Ensuite je me lève et les choses se gâtent. Je suis de mauvaise humeur, ou je ne sais quoi d'autre. Une heure de voiture à faire, et à la fin dans les embouteillages, c'est une perspective qui m'a pesé longtemps le matin. Maintenant plus. Je poursuis au volant l'expérience. Je conduis ma petite Citroën bleue comme un dieu, avec des gestes parfaits, mais si peu investis qu'on les dirait mécaniques. Et pourtant les imprévus du trafic me prennent bien moins au dépourvu qu'auparavant. Je ne sais si vous voyez le principe. Il s'agit de décoller un peu, de s'arracher à certaines choses et à certaines idées auxquelles nous sommes sans aucun doute trop attachées, comme l'Ego, la pensée opératoire, la contrariété, le jugement, la colère. Les neuroleptiques permettent de faire ça à quelqu'un mais au passage le transforment en robot. Non. Il est question d'un exercice de concentration.
Alors, Ishtar, et surtout Romane juste maintenant, je vous salue avant d'aller lacer mes chaussures de montagne. Je vais dans la forêt, ou au soleil, dans la vallée qui se trouve juste au-dessus de cette maison et de cette chambre. Il n'y aura pas de mots, mais je marcherai les yeux ouverts. Je ne chercherai à résoudre aucun problème ni à faire aucun programme. Juste dans l'instant. Je prendrai quelques photos sans rime ni raison, autre pratique de décentration. Revenu ici j'ouvrirai le petit coffre à touches noires.

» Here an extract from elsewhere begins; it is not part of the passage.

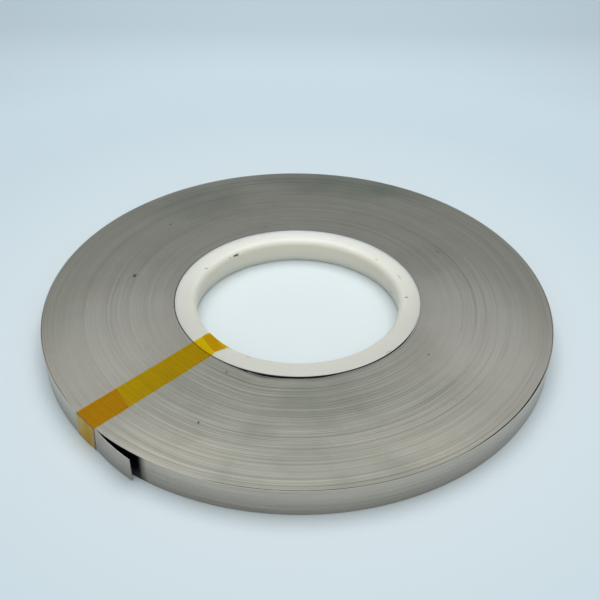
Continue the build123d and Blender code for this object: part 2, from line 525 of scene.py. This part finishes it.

J'ai promis ici de faire une grande blanquette de veau pour ce soir, alors que je n'en avais plus fait depuis dix ans. Ah ! que je la regrette, cette promesse. J'avais une patiente russe qui me disait qu'elle ne mettait plus de veau dans son bortsch car elle avait la vision des larmes du veau qui implore quand on va l'abattre : jusqu'où va donc se glisser l'esprit du désespoir ! Je l'ai revue depuis, se disant guérie, parfaitement heureuse : 64 ans c'est le début de la vraie vie ! Maintenant c'est du bœuf qu'elle met dans son bortsch.